*Objective*: All lines from the one with "Write part 4" through the one with "return stations", and only those, are to be reproduced exactly, both ends included.

*Material to process*:
***

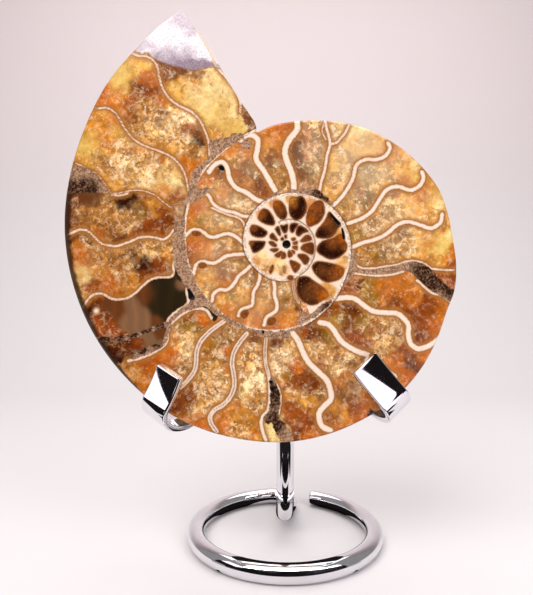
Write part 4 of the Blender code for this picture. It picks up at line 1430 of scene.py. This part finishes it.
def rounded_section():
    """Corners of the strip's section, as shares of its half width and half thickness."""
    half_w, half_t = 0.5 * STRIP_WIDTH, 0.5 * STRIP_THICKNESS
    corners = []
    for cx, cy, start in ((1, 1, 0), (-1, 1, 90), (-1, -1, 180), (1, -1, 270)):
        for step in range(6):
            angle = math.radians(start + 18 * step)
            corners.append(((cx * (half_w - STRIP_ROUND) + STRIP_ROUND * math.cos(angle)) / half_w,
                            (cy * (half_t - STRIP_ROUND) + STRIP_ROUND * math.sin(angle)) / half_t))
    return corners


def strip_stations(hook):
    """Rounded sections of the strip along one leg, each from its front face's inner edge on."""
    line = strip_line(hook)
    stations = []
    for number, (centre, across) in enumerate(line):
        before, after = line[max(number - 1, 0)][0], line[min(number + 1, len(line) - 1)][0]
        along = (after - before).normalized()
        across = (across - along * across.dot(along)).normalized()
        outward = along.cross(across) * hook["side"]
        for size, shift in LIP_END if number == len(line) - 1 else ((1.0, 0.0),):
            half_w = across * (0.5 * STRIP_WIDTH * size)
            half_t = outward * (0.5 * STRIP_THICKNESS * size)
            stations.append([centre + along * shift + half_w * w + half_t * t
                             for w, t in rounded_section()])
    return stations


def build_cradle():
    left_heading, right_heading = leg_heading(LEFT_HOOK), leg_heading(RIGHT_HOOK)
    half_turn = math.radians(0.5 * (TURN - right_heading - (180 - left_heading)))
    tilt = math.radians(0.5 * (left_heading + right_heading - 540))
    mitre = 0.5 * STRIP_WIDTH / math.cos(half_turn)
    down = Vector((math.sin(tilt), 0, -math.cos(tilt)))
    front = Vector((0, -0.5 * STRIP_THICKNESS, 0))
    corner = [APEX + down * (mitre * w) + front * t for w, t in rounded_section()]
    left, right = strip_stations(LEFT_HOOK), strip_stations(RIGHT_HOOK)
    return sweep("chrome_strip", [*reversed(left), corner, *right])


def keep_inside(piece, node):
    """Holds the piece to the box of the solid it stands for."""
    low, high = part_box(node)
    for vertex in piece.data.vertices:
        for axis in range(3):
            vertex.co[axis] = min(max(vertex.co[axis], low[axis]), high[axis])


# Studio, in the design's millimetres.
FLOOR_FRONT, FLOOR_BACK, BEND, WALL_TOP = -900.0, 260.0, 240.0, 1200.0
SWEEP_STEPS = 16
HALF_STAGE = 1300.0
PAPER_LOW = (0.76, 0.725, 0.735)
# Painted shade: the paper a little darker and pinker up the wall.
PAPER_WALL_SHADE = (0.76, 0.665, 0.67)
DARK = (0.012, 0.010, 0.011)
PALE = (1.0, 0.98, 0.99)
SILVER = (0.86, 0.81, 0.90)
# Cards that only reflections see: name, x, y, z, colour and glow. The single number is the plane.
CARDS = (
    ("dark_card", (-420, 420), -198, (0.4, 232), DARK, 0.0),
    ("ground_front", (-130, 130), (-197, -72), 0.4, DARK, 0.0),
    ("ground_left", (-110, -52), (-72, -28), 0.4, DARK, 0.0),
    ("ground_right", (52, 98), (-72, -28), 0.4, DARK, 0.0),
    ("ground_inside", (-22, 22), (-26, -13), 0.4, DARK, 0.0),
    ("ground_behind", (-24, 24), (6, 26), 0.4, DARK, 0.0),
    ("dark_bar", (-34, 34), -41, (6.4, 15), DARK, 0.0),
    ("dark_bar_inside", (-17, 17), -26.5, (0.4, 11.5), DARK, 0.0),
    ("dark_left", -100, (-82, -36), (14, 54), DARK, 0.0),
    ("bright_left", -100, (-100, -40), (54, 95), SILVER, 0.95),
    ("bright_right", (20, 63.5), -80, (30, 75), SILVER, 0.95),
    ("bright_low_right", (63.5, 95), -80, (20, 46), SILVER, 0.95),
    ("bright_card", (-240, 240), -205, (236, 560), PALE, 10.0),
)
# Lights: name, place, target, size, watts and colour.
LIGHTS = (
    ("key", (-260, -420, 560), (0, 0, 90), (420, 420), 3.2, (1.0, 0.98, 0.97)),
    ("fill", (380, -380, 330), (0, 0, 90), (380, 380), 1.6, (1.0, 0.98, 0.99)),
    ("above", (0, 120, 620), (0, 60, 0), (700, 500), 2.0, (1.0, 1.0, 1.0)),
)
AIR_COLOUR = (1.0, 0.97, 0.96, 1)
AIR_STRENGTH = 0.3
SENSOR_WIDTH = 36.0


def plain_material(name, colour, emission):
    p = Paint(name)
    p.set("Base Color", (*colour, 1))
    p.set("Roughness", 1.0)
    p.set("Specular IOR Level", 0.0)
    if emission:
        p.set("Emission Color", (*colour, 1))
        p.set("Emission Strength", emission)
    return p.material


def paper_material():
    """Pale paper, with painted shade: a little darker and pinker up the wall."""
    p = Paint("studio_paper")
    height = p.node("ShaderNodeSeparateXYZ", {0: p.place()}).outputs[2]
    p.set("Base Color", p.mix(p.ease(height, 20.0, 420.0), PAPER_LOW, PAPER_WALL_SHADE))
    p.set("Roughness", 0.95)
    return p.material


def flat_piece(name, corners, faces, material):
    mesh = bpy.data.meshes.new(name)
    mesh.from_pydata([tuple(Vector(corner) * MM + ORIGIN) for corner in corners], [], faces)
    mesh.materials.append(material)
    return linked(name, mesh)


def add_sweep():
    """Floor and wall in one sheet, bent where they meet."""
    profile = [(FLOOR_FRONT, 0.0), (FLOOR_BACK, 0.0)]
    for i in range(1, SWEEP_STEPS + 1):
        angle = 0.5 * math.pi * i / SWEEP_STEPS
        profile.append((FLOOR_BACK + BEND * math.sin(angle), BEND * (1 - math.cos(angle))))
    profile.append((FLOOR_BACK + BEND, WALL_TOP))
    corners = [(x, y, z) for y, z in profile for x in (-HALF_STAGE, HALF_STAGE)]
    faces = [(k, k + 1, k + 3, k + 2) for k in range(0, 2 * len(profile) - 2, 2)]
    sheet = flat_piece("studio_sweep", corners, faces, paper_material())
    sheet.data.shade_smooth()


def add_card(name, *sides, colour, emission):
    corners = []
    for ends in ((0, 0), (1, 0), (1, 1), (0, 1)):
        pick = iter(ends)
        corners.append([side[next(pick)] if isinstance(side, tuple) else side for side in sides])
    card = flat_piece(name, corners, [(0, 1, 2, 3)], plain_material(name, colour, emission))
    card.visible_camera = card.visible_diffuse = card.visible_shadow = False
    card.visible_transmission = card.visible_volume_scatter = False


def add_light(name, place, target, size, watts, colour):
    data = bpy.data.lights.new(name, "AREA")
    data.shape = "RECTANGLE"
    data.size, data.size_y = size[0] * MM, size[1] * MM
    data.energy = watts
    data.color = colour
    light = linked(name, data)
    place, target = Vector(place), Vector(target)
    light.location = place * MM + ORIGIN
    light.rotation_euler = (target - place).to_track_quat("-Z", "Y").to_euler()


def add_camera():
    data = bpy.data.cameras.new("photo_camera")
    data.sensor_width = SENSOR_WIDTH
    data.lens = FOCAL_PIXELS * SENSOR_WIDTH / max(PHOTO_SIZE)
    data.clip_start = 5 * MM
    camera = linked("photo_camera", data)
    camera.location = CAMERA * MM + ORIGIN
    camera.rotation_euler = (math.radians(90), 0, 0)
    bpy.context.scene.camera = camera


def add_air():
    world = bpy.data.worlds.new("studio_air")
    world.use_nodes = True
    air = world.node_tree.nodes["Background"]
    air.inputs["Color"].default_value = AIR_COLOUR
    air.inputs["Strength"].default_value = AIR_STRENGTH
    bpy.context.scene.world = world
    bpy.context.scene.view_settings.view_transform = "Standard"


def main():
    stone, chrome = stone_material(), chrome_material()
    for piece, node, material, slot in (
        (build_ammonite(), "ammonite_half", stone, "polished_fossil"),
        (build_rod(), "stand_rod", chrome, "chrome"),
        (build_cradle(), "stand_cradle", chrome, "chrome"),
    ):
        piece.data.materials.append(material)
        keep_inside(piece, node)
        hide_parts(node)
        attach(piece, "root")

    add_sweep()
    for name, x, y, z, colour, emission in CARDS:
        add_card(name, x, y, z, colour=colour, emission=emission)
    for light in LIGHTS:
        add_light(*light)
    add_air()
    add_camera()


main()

***

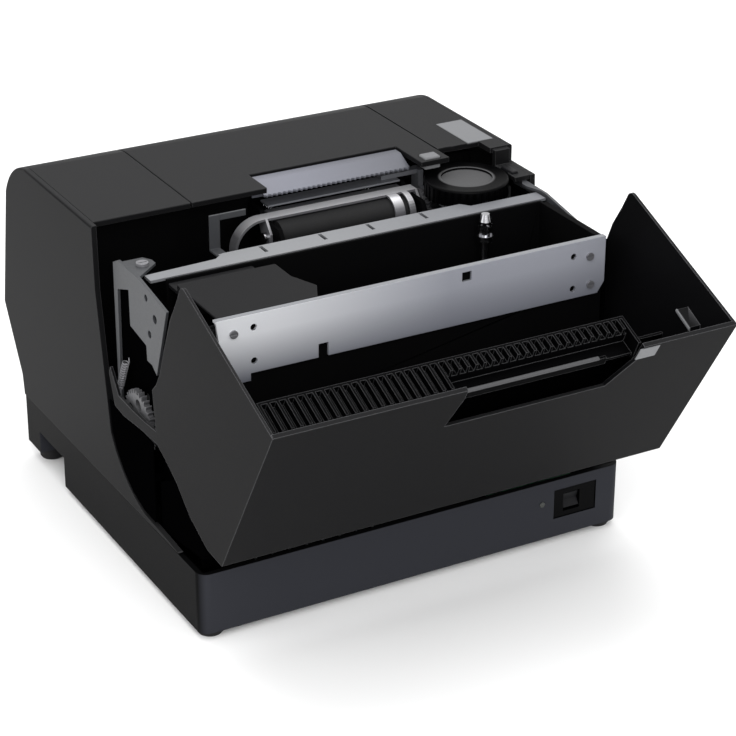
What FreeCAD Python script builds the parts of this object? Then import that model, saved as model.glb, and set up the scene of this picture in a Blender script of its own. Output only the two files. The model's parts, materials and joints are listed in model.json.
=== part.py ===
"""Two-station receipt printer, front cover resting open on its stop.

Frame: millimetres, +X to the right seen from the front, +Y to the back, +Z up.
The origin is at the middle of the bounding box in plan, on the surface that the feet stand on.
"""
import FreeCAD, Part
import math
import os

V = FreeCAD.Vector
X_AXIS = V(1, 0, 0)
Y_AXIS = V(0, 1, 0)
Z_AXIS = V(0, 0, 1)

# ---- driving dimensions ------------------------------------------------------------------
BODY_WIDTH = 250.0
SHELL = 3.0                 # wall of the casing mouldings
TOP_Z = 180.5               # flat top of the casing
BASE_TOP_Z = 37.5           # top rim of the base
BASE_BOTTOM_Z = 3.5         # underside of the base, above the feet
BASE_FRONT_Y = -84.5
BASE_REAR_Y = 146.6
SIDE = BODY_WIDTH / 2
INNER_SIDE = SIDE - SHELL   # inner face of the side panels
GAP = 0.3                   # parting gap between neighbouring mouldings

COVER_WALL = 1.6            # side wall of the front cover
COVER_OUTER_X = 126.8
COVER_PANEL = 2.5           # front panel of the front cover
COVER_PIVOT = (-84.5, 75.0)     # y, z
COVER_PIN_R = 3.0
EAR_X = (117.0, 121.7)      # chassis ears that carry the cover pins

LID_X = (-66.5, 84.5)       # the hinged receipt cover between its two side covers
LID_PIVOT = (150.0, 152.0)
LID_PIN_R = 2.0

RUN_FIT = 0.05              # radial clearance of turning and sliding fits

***

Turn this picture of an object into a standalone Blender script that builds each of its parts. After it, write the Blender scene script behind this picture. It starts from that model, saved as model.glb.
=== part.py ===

***

*Task response*:
Write part 4 of the Blender code for this picture. It picks up at line 1430 of scene.py. This part finishes it.
def rounded_section():
    """Corners of the strip's section, as shares of its half width and half thickness."""
    half_w, half_t = 0.5 * STRIP_WIDTH, 0.5 * STRIP_THICKNESS
    corners = []
    for cx, cy, start in ((1, 1, 0), (-1, 1, 90), (-1, -1, 180), (1, -1, 270)):
        for step in range(6):
            angle = math.radians(start + 18 * step)
            corners.append(((cx * (half_w - STRIP_ROUND) + STRIP_ROUND * math.cos(angle)) / half_w,
                            (cy * (half_t - STRIP_ROUND) + STRIP_ROUND * math.sin(angle)) / half_t))
    return corners


def strip_stations(hook):
    """Rounded sections of the strip along one leg, each from its front face's inner edge on."""
    line = strip_line(hook)
    stations = []
    for number, (centre, across) in enumerate(line):
        before, after = line[max(number - 1, 0)][0], line[min(number + 1, len(line) - 1)][0]
        along = (after - before).normalized()
        across = (across - along * across.dot(along)).normalized()
        outward = along.cross(across) * hook["side"]
        for size, shift in LIP_END if number == len(line) - 1 else ((1.0, 0.0),):
            half_w = across * (0.5 * STRIP_WIDTH * size)
            half_t = outward * (0.5 * STRIP_THICKNESS * size)
            stations.append([centre + along * shift + half_w * w + half_t * t
                             for w, t in rounded_section()])
    return stations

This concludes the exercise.